In 1995, he founded the International Galapagos Tour Operators Association (IGTOA) which brought together leading tour companies to promote responsible tourism and has to date raised hundreds of thousands of dollars for the Galapagos. www.igtoa.org He also produced and directed a series films on the Galapagos Islands and conservation: www.igtoa.org/save
Advisory Board
Jim Fowler, one of the world’s best known naturalists, has presented information about wildlife and wilderness to the American public on television for more than 40 years. He first served with Marlin Perkins as co-host and later became host of Mutual of Omaha’s Wild Kingdom, and also hosted Mutual of Omaha’s Spirit of Adventure.

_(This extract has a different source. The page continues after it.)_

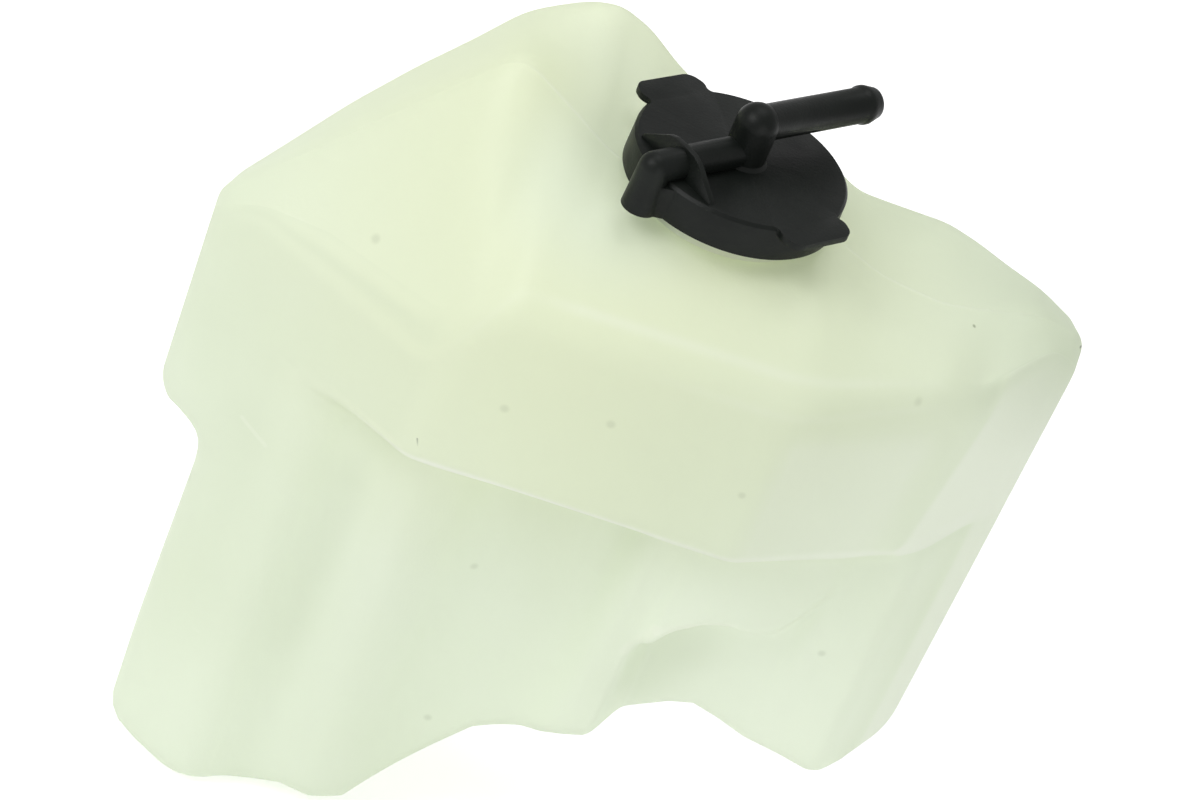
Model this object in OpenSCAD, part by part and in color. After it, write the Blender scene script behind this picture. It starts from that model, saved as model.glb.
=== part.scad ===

Those programs received many awards including four Emmys and an endorsement by the National PTA for family viewing. In addition to ongoing appearances on many network talk shows, Fowler was the wildlife correspondent for NBC’s Today Show since 1988 and he was a regular on the Tonight Show Starring Johnny Carson. Jim Fowler is actively involved in a nationwide conservation education program conducted at the local community level. This includes personal appearances in numerous cities each year to share conservation related messages.
Media Director
Berry Blanton was born in Nairobi and grew up in the U.S. where he studied communications at the University of Maryland. He has extensive experience in digital and social media, including the direction and photography of award-winning films, web design for top media companies, and social media marketing. He is currently the Director of Digital Media Marketing at the largest outdoor magazine publishing company in the U.S. He has traveled to East Africa frequently and directed a film on an educational program in Tanzania.

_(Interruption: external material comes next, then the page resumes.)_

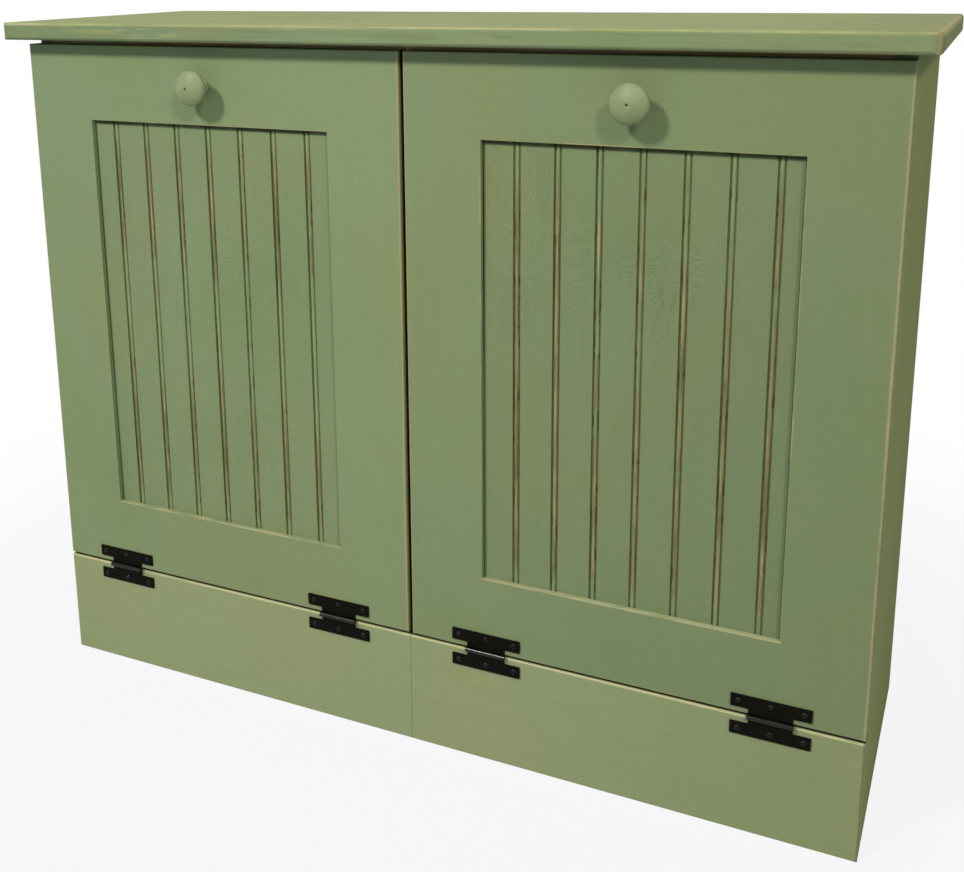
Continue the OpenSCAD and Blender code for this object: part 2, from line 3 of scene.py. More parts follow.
import bmesh
import bpy
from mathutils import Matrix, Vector


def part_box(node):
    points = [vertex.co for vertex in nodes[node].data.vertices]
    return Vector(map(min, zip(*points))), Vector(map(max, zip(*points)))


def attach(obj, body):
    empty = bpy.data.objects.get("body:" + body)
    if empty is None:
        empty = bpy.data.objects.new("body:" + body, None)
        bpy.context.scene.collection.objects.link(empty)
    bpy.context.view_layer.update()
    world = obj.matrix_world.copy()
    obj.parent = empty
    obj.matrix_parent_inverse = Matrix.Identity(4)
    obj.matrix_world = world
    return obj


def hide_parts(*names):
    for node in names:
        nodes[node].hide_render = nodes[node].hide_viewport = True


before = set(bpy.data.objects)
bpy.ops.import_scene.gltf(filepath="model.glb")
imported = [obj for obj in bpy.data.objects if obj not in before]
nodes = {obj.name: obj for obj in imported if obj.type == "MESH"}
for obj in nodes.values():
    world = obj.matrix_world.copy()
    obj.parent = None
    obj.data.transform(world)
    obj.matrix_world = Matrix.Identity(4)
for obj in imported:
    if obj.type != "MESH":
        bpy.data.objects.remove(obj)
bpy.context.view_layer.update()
print("frame loaded:", len(nodes), "nodes")

# where things are on the cabinet, in metres
layout = {
    "doorFront": -0.161,
    "baseTop": 0.127,
    "doorBottom": 0.130,
    "doorTop": 0.7565,
    "doorWidth": 0.4675,
    "doorGap": 0.005,
    "top": 0.781,
    "stile": 0.08225,
    "rail": 0.083,
    "panelFront": -0.1555,
    "beadPitch": 0.0411,
    "firstBead": {"left": 0.029, "right": 0.0355},
    "knobHeight": 0.715,
    "hingeHeight": 0.1285,
    "barrelFront": -0.1652,
}


def doorCentre(side):
    return (layout["doorGap"] + layout["doorWidth"]) / 2 * (-1 if side == "left" else 1)


def windowBox(side):
    # lower left and upper right corner of the opening that shows the beads, as (x, z)
    middle = doorCentre(side)
    half = layout["doorWidth"] / 2 - layout["stile"]
    return ((middle - half, layout["doorBottom"] + layout["rail"]),
            (middle + half, layout["doorTop"] - layout["rail"]))


def colour(code):
    # a written colour such as 87946a as linear values
    parts = [int(code[i:i + 2], 16) / 255 for i in (0, 2, 4)]
    return tuple(c / 12.92 if c <= 0.04045 else ((c + 0.055) / 1.055) ** 2.4 for c in parts) + (1.0,)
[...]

About Earth Island Institute
The Institute was found by America’s conservation icon, the late David Brower. For 25 years, Earth Island Institute has been a hub for grassroots campaigns dedicated to conserving, preserving, and restoring the ecosystems on which our civilization depends.
Its Project Support program acts as an incubator for start-up environmental projects, giving crucial assistance to groups and individuals with new ideas for promoting ecological sustainability. Since its founding, it has provided fiscal sponsorship to more than 100 projects around the globe.